While it’s plenty likely that the hype, at least, around the next Bitcoin “halvening” will drive the price upwards, it’s unclear if that will mean “moon” or not.
Bitmain’s Jihan Wu reportedly told Coindesk that he’s pessimistic on the subject.
“Maybe people speculate too much before the halving, and then you can’t sell the good news anymore. Maybe, this time a bullish cycle is not coming yet.”
Volatility Takes On New Meaning For Miners
Every crypto investor has to forever keep in mind that the next “dip” to buy is probably right around the corner.
Bitcoin difficulty is at crazy levels, and it currently requires some significant investment just to get started.
If you want to operate an independent mine, outside of a mining pool, you’d better be ready to plunk down some serious cash — maybe hundreds of thousands of dollars, depending on how serious you are, as a minimum.
As BSN reported earlier today, some companies are coming onto the scene with multi-million dollar backing.
Therefore, from that perspective, it’s not irrational to expect a certain conglomeration effect to begin to take hold.
Mining equipment is largely a centralized affair, no matter where it’s deployed. There’s essentially Bitmain and a few other small companies selling the goods.
Without a wider array of hardware, virtually the whole Bitcoin network, or a significant-enough percentage of it, is vulnerable to potential bugs introduced by one vendor.
What The Halvening Does Mean: Less Inflation
Whatever you think about the market prospects of the upcoming halvening, one thing it will do is reduce the dialy inflation of Bitcoin — by half.
In order for miners to continue making the same amount of money they were the day before, the price of BTC would have to roughly double.
As Wu says above, the price is likely to be propelled by speculation in the days leading up to the halvening.
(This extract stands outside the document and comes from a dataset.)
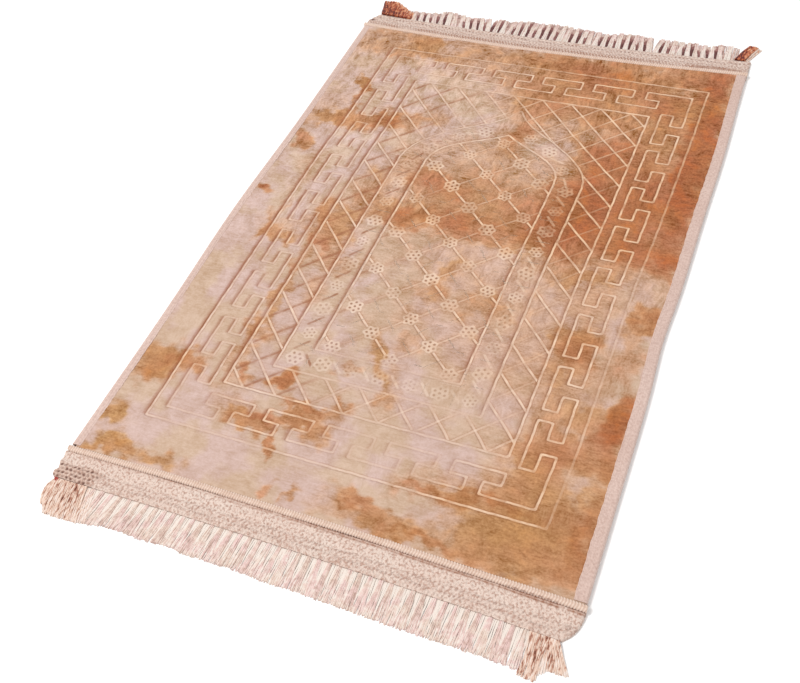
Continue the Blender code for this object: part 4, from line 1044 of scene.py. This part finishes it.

The question is how much of that will carry over into the new reality — will there be enough demand from people not looking to sell the coins a bit higher not long later?
While coin traders may be relatively clean of anything involved with the mining industry, their livlihood largely counts on the efficiency and dedication of Bitcoin miners.
For example, if Bitcoin miners had once been willing to adopt a larger block size as a whole, there never would been a Bitcoin Cash hard fork.
This would have a cascade of effects. For example, if Craig Wright had later forked Bitcoin SV, he’d have done it away from Bitcoin Core, not Bitcoin Cash.